直到1990年,时任首相敦马哈迪医生认为时机已成熟,乃大胆地提出要在30年内打造一个“马来西亚民族”。因此,他也订下了2020年宏愿,不但要出现马来西亚民族主义的称号,而且也要把马来西亚打造成先进国(所谓先进国是指国人平均年收入为RM15000的水平)。

可惜在2020年时,我们不但未达标,马哈迪(2003年退休)更是指责其接班人不够精明,才使到马来西亚发展进度令人失望。30年的承诺,换来的是一场空欢喜。

照理马哈迪与当时副首相拿督斯里安华的组合(1981-1998),是可以为国家带来巨大的改变。当时马哈迪希望借助安华的影响力,在政府内注入回教元素,但又不改变其世俗政体。安华被促请循序渐进,不要因宗教的鼓吹而将人民再一次分裂。

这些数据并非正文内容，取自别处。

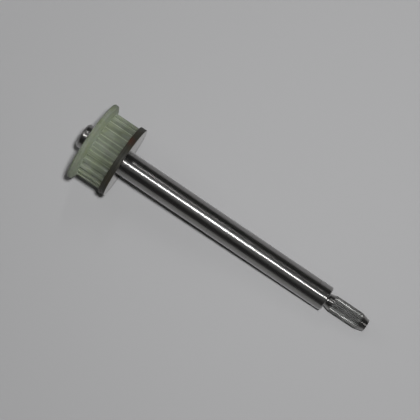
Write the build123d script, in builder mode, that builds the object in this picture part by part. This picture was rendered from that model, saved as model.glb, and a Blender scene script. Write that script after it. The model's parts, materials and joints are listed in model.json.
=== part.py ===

但安华在1998年落马后,整个国家的格局就被改写了。

安华的反叛换来马来政治思潮的大转变,新崛起的人民公正党与伊党合作,以及在行动党配合下,在1999年的大选改变了整个国家的政治生态,第一次展示了宗教力量的崛起。

伊党在转打宗教牌下,取得27个国席和执政丹登两州;而巫统在当时依然相信民族主义是万灵丹,结果接下来又是噩梦连连。

安华本来就是个宗教主义的领袖,但他选择加入巫统而不是伊党,结果导致巫伊两党结下梁子。当安华被马哈迪排斥后,才转而致力于与伊党合作,希望通过马来人至上的概念,来巩固马来人的政治主导权。

宗教主导政治方向

不幸的是,安华被马哈迪压得喘不过气,原本以为在2018年的大选能全面翻身,讵料他碰上马哈迪这个克星,圆不了首相梦,反而助长伊党的气焰,使马来西亚的政治加入了宗教元素,而变得更加复杂。

直到2022年,安华才得以从中崛起。表面上看来我国没有大改变,唯一改变的是宗教已经主导政治方向。不论是安华让巫统强大斗伊党,或是伊党力求坐大挫巫统,都是一头栽进宗教政治中,几乎忘了这是个多元种族的国家,也忘了这个国家依然是世俗政体。

长此下去,马来西亚不但无法培植出新一代的民族主义,更无法打破宗教的束缚,而是一直处于政教斗争中。今天的伊朗就是一个典型的例子。